- _WRITTEN PROBLEM_: Copy out every line exactly as given.

- _INFORMATION SUPPLIED_:
--------------------
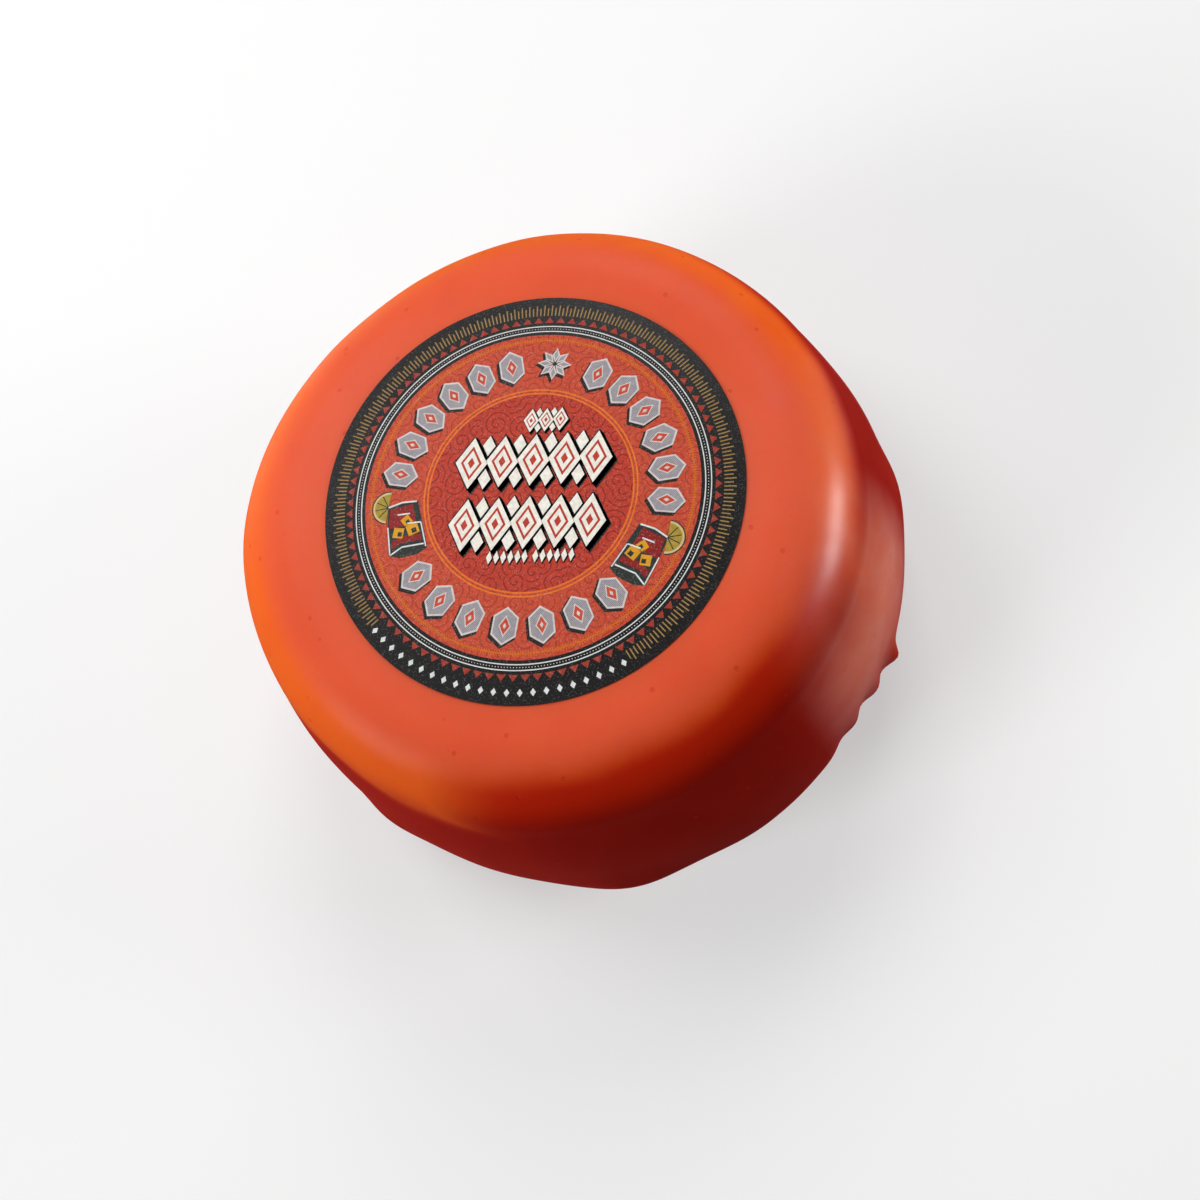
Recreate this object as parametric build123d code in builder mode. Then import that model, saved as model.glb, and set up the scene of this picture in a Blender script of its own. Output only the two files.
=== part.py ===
"""A small round cheddar truckle in orange wax, with a round paper label on its flat top.

Millimetres, +Z up. The origin is the middle of the underside, and the label's print
reads upright along +Y. Azimuths are degrees anticlockwise from +X, seen from above.
"""

import os
from math import cos, exp, pi, radians, sin

from build123d import *

# The waxed cheese
waist_diameter = 84.4
cheese_height = 37.2
waist_height = 9.0

# The label, stuck on by hand a little off the middle of the flat top
label_diameter = 50.0
label_thickness = 0.2
label_centre = (0.35, -0.3)

# Bare flat wax round the label, the shoulder, and the wall that leans in up to it
flat_margin = 3.0
shoulder_drop = 10.5
shoulder_sweep = 80.0
wall_lean = 3.9

# The foot, where soft wax ran down and set on the tray
foot_inset = 2.9
foot_height = 1.5
sole_inset = 1.3
crease_depth = 0.7
lump_top = 15.0

# Wander of the outline round the waist: (crests in a turn, swing, azimuth of a crest)
outline_waves = (
    (2, 0.35, 0.0),
    (3, 0.28, 66.0),
    (4, 0.32, 0.0),
)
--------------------
- _FINAL ANSWER_:
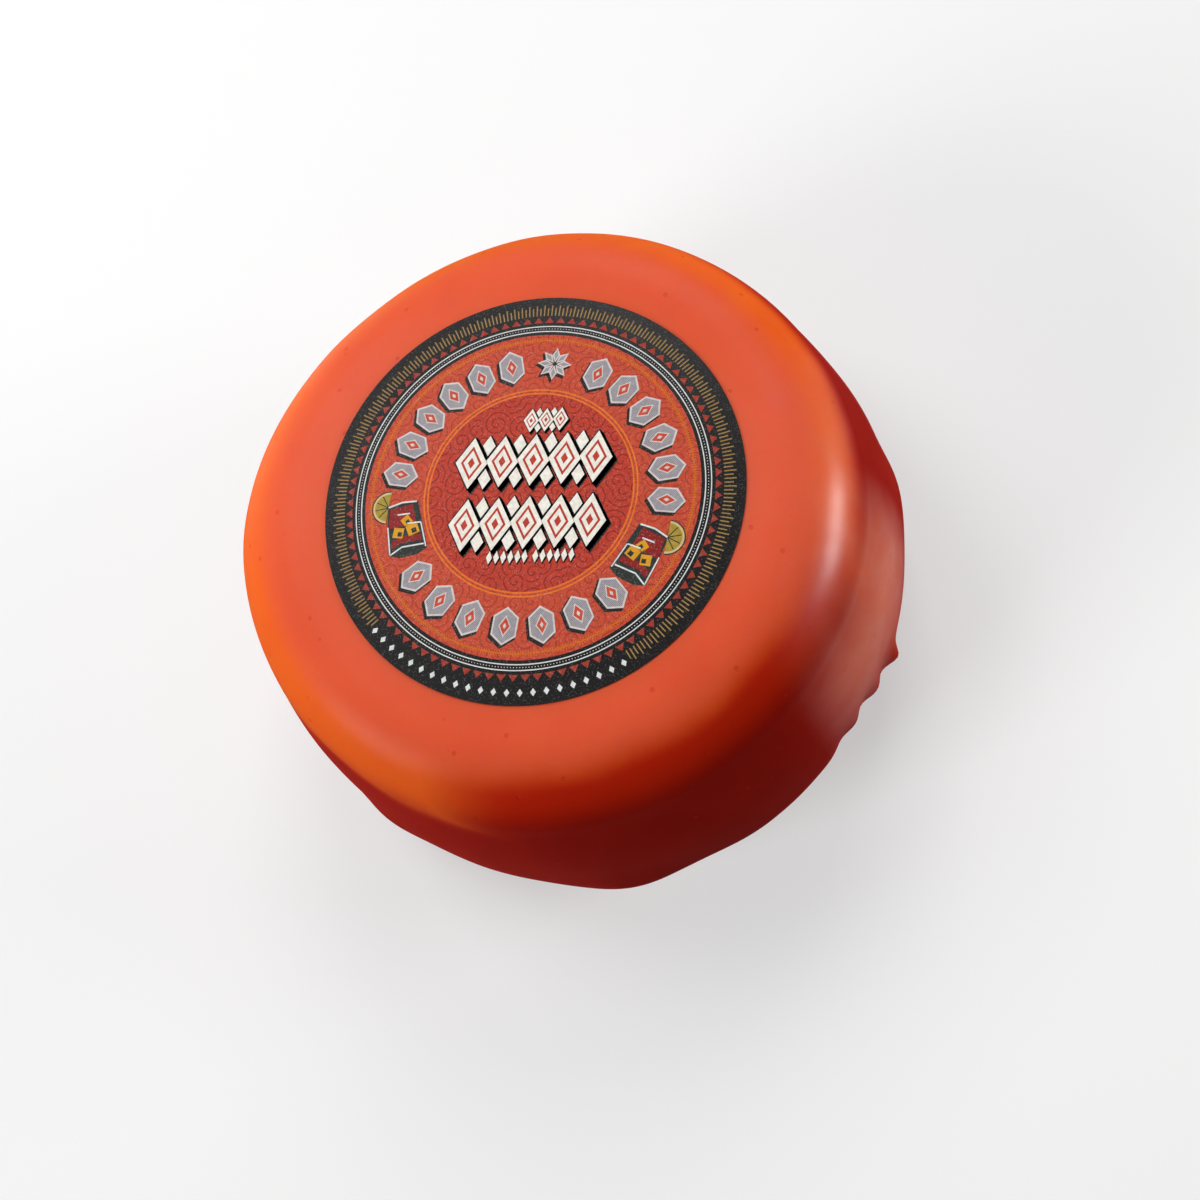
Recreate this object as parametric build123d code in builder mode. Then import that model, saved as model.glb, and set up the scene of this picture in a Blender script of its own. Output only the two files.
=== part.py ===
"""A small round cheddar truckle in orange wax, with a round paper label on its flat top.

Millimetres, +Z up. The origin is the middle of the underside, and the label's print
reads upright along +Y. Azimuths are degrees anticlockwise from +X, seen from above.
"""

import os
from math import cos, exp, pi, radians, sin

from build123d import *

# The waxed cheese
waist_diameter = 84.4
cheese_height = 37.2
waist_height = 9.0

# The label, stuck on by hand a little off the middle of the flat top
label_diameter = 50.0
label_thickness = 0.2
label_centre = (0.35, -0.3)

# Bare flat wax round the label, the shoulder, and the wall that leans in up to it
flat_margin = 3.0
shoulder_drop = 10.5
shoulder_sweep = 80.0
wall_lean = 3.9

# The foot, where soft wax ran down and set on the tray
foot_inset = 2.9
foot_height = 1.5
sole_inset = 1.3
crease_depth = 0.7
lump_top = 15.0

# Wander of the outline round the waist: (crests in a turn, swing, azimuth of a crest)
outline_waves = (
    (2, 0.35, 0.0),
    (3, 0.28, 66.0),
    (4, 0.32, 0.0),
)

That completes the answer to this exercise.